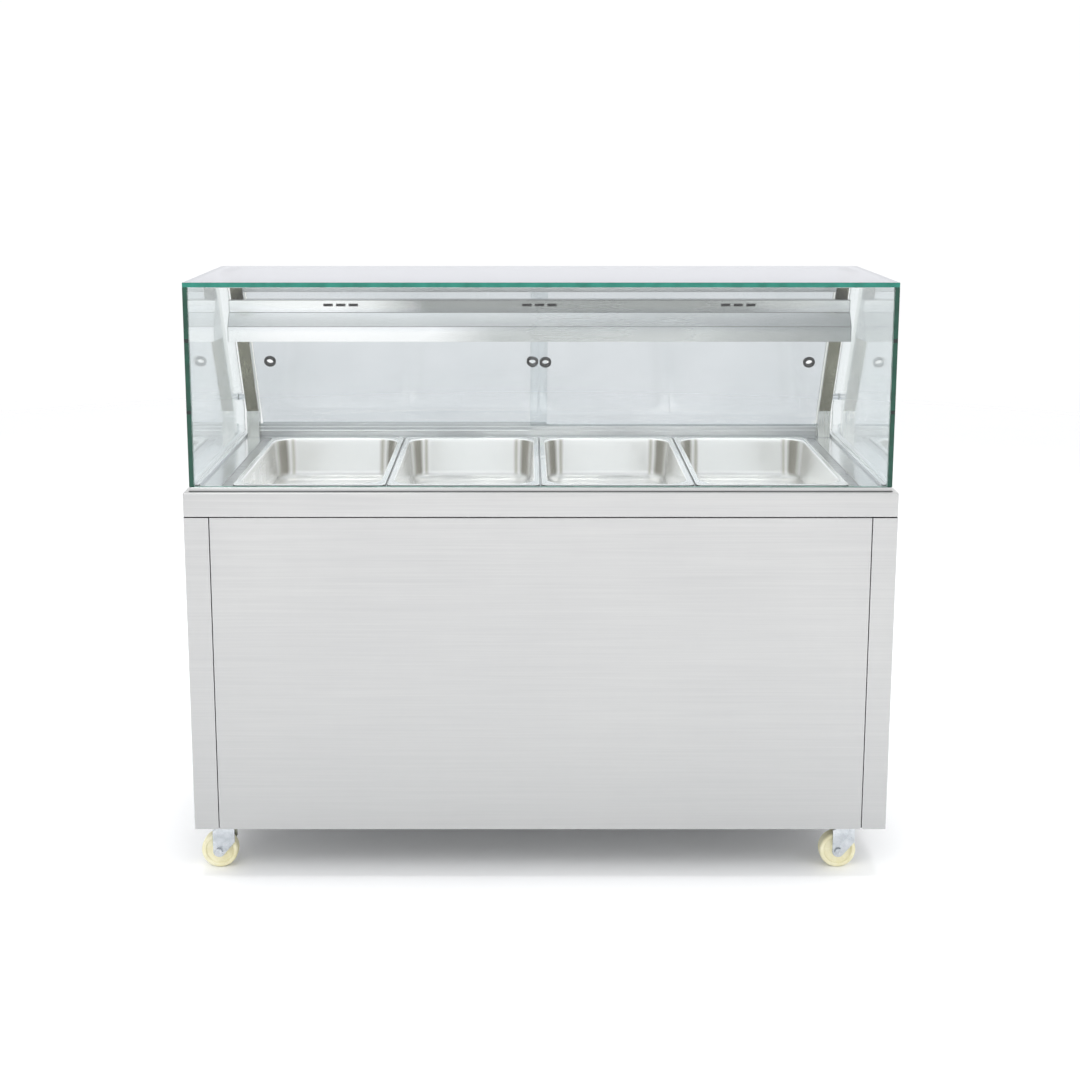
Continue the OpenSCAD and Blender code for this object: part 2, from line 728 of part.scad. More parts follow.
module caster_plate() {
  plate_z = caster_h - 3;
  difference() {
    translate([0, 0, plate_z]) linear_extrude(3) rounded(96, 76, 6);
    at_plate_bolts() translate([0, 0, plate_z - 1]) cylinder(r = 4.2, h = 6);
  }
  at_plate_bolts() {
    translate([0, 0, plate_z - 5]) cylinder(r = 7, h = 4.95, $fn = 6);
    translate([0, 0, plate_z - 1]) cylinder(r = 4, h = 4);
  }
  rotate_extrude() polygon([[0, caster_h - 3], [36, caster_h - 3], [34, fork_top + 0.1],
                            [0, fork_top + 0.1]]);
  translate([0, 0, fork_top - fork_t - 4]) cylinder(r = kingpin_r, h = fork_t + 5);
  translate([0, 0, fork_top - fork_t - 5]) cylinder(r = kingpin_r + 4, h = 4.9);
}

module caster_plates() color(zinc)
  for (side = [-1, 1]) {
    front_caster(side) caster_plate();
    rear_caster(side) caster_plate();
  }

// Outline of one fork leg, from the top plate down to the axle: upright at the wheel side, cut back below
// the swivel, round about the axle
module fork_leg() {
  x0 = -trail - leg_r;
  x1 = x0 + leg_w;
  hull() {
    translate([-trail, wheel_r]) circle(leg_r, $fn = 32);
    polygon([[x0, wheel_r], [x1, fork_top - 36], [x1, fork_top], [x0 + 26, fork_top], [x0, fork_top - 8]]);
  }
}

module caster_fork(braked) color(zinc) {
  difference() {
    union() {
      slab([-trail - leg_r + 20, -trail - leg_r + leg_w], [-fork_gap - fork_t, fork_gap + fork_t],
           [fork_top - fork_t, fork_top]);
      translate([0, 0, fork_top - fork_t]) cylinder(r = 26, h = fork_t);
      for (y = [fork_gap, -fork_gap - fork_t]) translate([0, y + fork_t, 0]) rotate([90, 0, 0])
        linear_extrude(fork_t) fork_leg();
    }
    translate([0, 0, fork_top - 10]) cylinder(r = kingpin_r + run_gap, h = 12);
    translate([-trail, 0, wheel_r]) rotate([90, 0, 0]) cylinder(r = axle_r + 0.1, h = 60, center = true);
    if (braked) translate([-pedal_y, 0, pedal_z]) rotate([90, 0, 0])
      cylinder(r = pedal_r + run_gap, h = 60, center = true);
  }
  translate([-trail, 0, wheel_r]) rotate([90, 0, 0]) {
    cylinder(r = axle_r, h = 2 * (fork_gap + fork_t) + 2, center = true);
    for (e = [-1, 1]) translate([0, 0, e * (fork_gap + fork_t + 2.6)])
      cylinder(r = 9, h = 5, center = true, $fn = 6);
  }
}

module caster_wheel() color(cream)
  translate([-trail, 0, wheel_r]) rotate([90, 0, 0]) rotate_extrude($fn = 96) {
    h = wheel_w / 2;
    polygon([[axle_r + run_gap, -h], [15, -h], [17, -h + 5], [29, -h + 5], [31, -h + 1], [37, -h + 1],
             [wheel_r - 0.6, -h + 4], [wheel_r, -h + 8], [wheel_r, h - 8], [wheel_r - 0.6, h - 4],
             [37, h - 1], [31, h - 1], [29, h - 5], [17, h - 5], [15, h], [axle_r + run_gap, h]]);
  }

// Pedal over the wheel; pressing it down brings the shoe to the tread
module caster_brake() color("firebrick")
  translate([-pedal_y, 0, pedal_z]) {
    rotate([90, 0, 0]) cylinder(r = pedal_r, h = 2 * (fork_gap + fork_t) + 2, center = true);
    rotate([0, pedal_tilt, 0]) {
      slab([-58, 0], [-pedal_w / 2, pedal_w / 2], [-1.5, 1.5]);
      slab([-15, -4], [-9, 9], [-5.2, -1]);
    }
  }

module caster_fork_front_left() front_caster(-1) caster_fork(false);
module caster_fork_front_right() front_caster(1) caster_fork(false);
module caster_fork_rear_left() rear_caster(-1) caster_fork(true);
module caster_fork_rear_right() rear_caster(1) caster_fork(true);
module caster_wheel_front_left() front_caster(-1) caster_wheel();
module caster_wheel_front_right() front_caster(1) caster_wheel();
module caster_wheel_rear_left() rear_caster(-1) caster_wheel();
module caster_wheel_rear_right() rear_caster(1) caster_wheel();
module caster_brake_rear_left() rear_caster(-1) caster_brake();
module caster_brake_rear_right() rear_caster(1) caster_brake();

// ---------- choice of node ----------

base_panel();
left_side_panel();
right_side_panel();
front_panel();
countertop();
storage_shelf();
control_fascia();
control_box();
thermostat_body();
thermostat_knob();
switch_housings();
heat_rocker();
light_rocker();
indicator_lamp();
cable_gland();
well_tank();
pan_support_bars();
heating_element();
drain_valve();
drain_lever();
left_post();
right_post();
front_glass();
left_side_glass();
right_side_glass();
top_glass();
glazing_beads();
glass_standoffs();
lamp_canopy();
lamp_reflector();
lamp_holders();
lamp_tubes();
lower_door_track();
upper_door_track();
left_sliding_glass();
right_sliding_glass();
left_door_shoe();
right_door_shoe();
left_finger_rings();
right_finger_rings();
pan_1();
pan_2();
pan_3();
pan_4();
left_cabinet_door();
right_cabinet_door();
left_door_handle();
right_door_handle();
hinge_brackets();
caster_plates();
caster_fork_front_left();
caster_fork_front_right();
caster_fork_rear_left();
caster_fork_rear_right();
caster_wheel_front_left();
caster_wheel_front_right();
caster_wheel_rear_left();
caster_wheel_rear_right();
caster_brake_rear_left();
caster_brake_rear_right();
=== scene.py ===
"""Looks of the hot food display case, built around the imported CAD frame."""

import math

import bpy
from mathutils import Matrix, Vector


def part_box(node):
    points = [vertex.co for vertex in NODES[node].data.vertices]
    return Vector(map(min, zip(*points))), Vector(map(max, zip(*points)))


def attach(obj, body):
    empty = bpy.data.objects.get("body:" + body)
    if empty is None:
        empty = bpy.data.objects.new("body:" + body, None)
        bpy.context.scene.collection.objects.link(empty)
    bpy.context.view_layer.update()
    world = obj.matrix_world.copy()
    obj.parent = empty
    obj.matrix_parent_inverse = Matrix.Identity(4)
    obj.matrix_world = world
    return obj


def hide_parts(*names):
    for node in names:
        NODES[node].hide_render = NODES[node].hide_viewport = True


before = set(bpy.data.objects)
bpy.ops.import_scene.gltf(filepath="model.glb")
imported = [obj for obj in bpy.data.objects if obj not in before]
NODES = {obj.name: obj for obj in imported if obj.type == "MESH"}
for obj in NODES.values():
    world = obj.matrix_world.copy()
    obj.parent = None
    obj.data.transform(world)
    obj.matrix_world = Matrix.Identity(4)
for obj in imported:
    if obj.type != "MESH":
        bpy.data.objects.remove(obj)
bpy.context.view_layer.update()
MM = 0.001


# ---------- materials ----------

def linear(*srgb):
    """Scene-linear colour from 0 to 255 display values."""
    out = []
    for value in srgb:
        v = value / 255
        out.append(v / 12.92 if v <= 0.04045 else ((v + 0.055) / 1.055) ** 2.4)
    return (*out, 1.0)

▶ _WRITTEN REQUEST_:
Print only the run of lines that begins with the line containing "caster_wheel_front_left();" and ends with the line containing "obj.parent = None", both included, exactly as they read.

▶ _EXERCISE OUTPUT_:
caster_wheel_front_left();
caster_wheel_front_right();
caster_wheel_rear_left();
caster_wheel_rear_right();
caster_brake_rear_left();
caster_brake_rear_right();
=== scene.py ===
"""Looks of the hot food display case, built around the imported CAD frame."""

import math

import bpy
from mathutils import Matrix, Vector


def part_box(node):
    points = [vertex.co for vertex in NODES[node].data.vertices]
    return Vector(map(min, zip(*points))), Vector(map(max, zip(*points)))


def attach(obj, body):
    empty = bpy.data.objects.get("body:" + body)
    if empty is None:
        empty = bpy.data.objects.new("body:" + body, None)
        bpy.context.scene.collection.objects.link(empty)
    bpy.context.view_layer.update()
    world = obj.matrix_world.copy()
    obj.parent = empty
    obj.matrix_parent_inverse = Matrix.Identity(4)
    obj.matrix_world = world
    return obj


def hide_parts(*names):
    for node in names:
        NODES[node].hide_render = NODES[node].hide_viewport = True


before = set(bpy.data.objects)
bpy.ops.import_scene.gltf(filepath="model.glb")
imported = [obj for obj in bpy.data.objects if obj not in before]
NODES = {obj.name: obj for obj in imported if obj.type == "MESH"}
for obj in NODES.values():
    world = obj.matrix_world.copy()
    obj.parent = None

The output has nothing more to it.